As intriguing as this alternate lifestyle is, Matt has a more pressing matter to attend to. An internally pressing matter. He tries to tally up the cans and bottles they’ve gone through this evening. It’s futile. His mind shifts to thoughts of the hostel’s bathroom. “Hey, have you noticed that these bathrooms smell amazing?”

“Like a barbeque!” Mike agrees.

“Yeah, like woodsmoke!” Matt’s glad to discover he doesn’t have a tumor or something messing with his sense of smell.

“And all the dead mosquitoes crushed against the wall?” Fred adds.

“I call it the mosquito graveyard,” Matt monikers sagely and stands up. “And if you’ll excuse me, I must go pay my respects.” He rests his most recent empty can of Taiwan Beer (an actual brand) on the table.

When he comes back to the ring of recliners and couches in the main room, there’s a new arrival. His name is Tobias, and he’s been sharpening up his Chinese (he’s basically conversational now) and enjoying free room and board by working at the hostel for just over two months. In fact, this is his last night, as his flight home to San Francisco leaves at 7am.

“No reason you can’t enjoy a beer with us while you wait,” Matt offers, checking his watch.

“Thanks,” Tobias grimaces, “but I’ve got a cold, and I don’t wanna make it worse.” He coughs softly and rubs his nose.

“Huh.
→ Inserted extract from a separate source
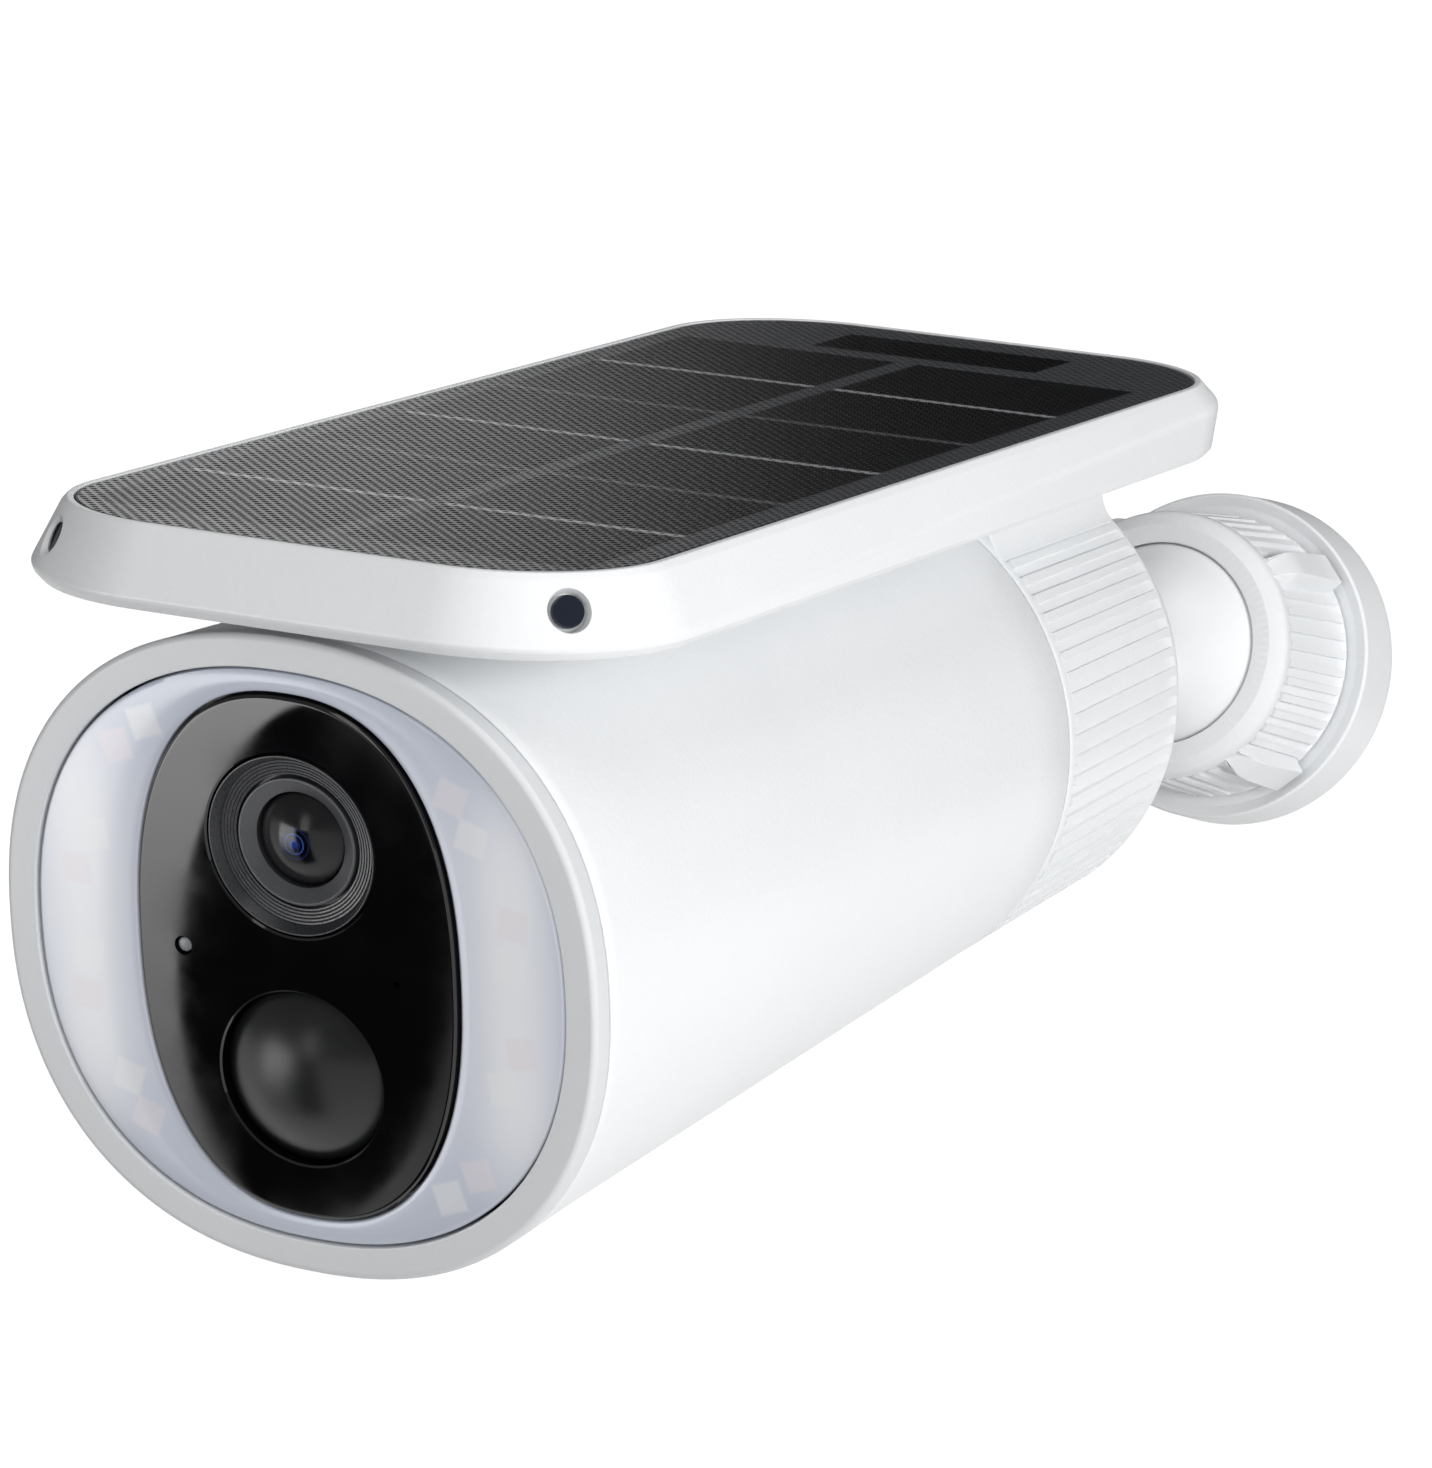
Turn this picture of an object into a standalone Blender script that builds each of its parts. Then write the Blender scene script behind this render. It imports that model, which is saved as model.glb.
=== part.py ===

So this might be–definitely is–a weird question, but have you been coughing anything up? Like phlegm and stuff?” Matt’s parents are both doctors and this is one of the first questions they ask in diagnosing him when he’s sick.

“Ummm, yeah, actually.”

Matt ignores the questioning looks from the rest of the room. “And what color is it? Like, white-ish yellow, or more like milky green, like the color of these couches?” This is his parents’ next question. It’s all coming so naturally.

Tobias looks down. “I guess like, milky green. Yeah, like these couches.”

“Cool, so it’s a bacterial infection. Still active, too. It’s probably a sinus infection–I just had the same thing a month ago in Cambodia. And did you know, ‘sinus’ in Latin–pronounced ‘see-noos’ means ‘bay’, like where you’d store ships. If you look at the skull, the sinuses are these huge bay-like reservoirs up behind your nose. Just think of ‘bays of mucus’, just imagine that, and you’ll never forget the meaning†.”

Matt realizes he’s the only one smiling. “Right. Anyway, you’re gonna want an antibiotic, something solid. I’ve got some Ciprofloxacin in my bag, enough for a full course. Each pill’s five-hundred milligrams, take one every twelve hours–I’d recommend something like seven or eight o’clock so it’s easy to do on both the am and pm. You’ll probably start to feel better by day two, around pill three or four, but don’t stop, take all six days. I’m not letting you become responsible for a new super-resistant germ or whatever. Oh yeah, and no dairy products. Or anything with calcium in it. Calcium will fuck you up.”

Tobias just nods.

“So like, you want me to get it…? It’s real medicine, not some black market shit, but it’s only like five bucks to replace out here, a bit more over in The States.”

“Ummm, yeah. I mean, thank you, but how do you know all of this? Are you a doctor or something?”

Matt stops in the middle of turning to the hallway that leads back to his dorm room to give a small bow. “Wǒ bùshì yīshēng.”

“You are not… a doctor?” Tobias translates amid roars from the rest of the common room.

† You can thank Mrs. Diamente, my 11th grade Latin teacher for that mental image.


A Taipei skyscraper

The Taipei101 tower disappearing into the mists on a cloudy day.


Raohe Market

The Raohe Night Market entry arch, sparkling in the evening. This place had some amazing snacks.


Fred 'enjoying' some stinky tofu

Fred ‘enjoying’ some stinky tofu. It smells somewhere between rotting garbage and feet.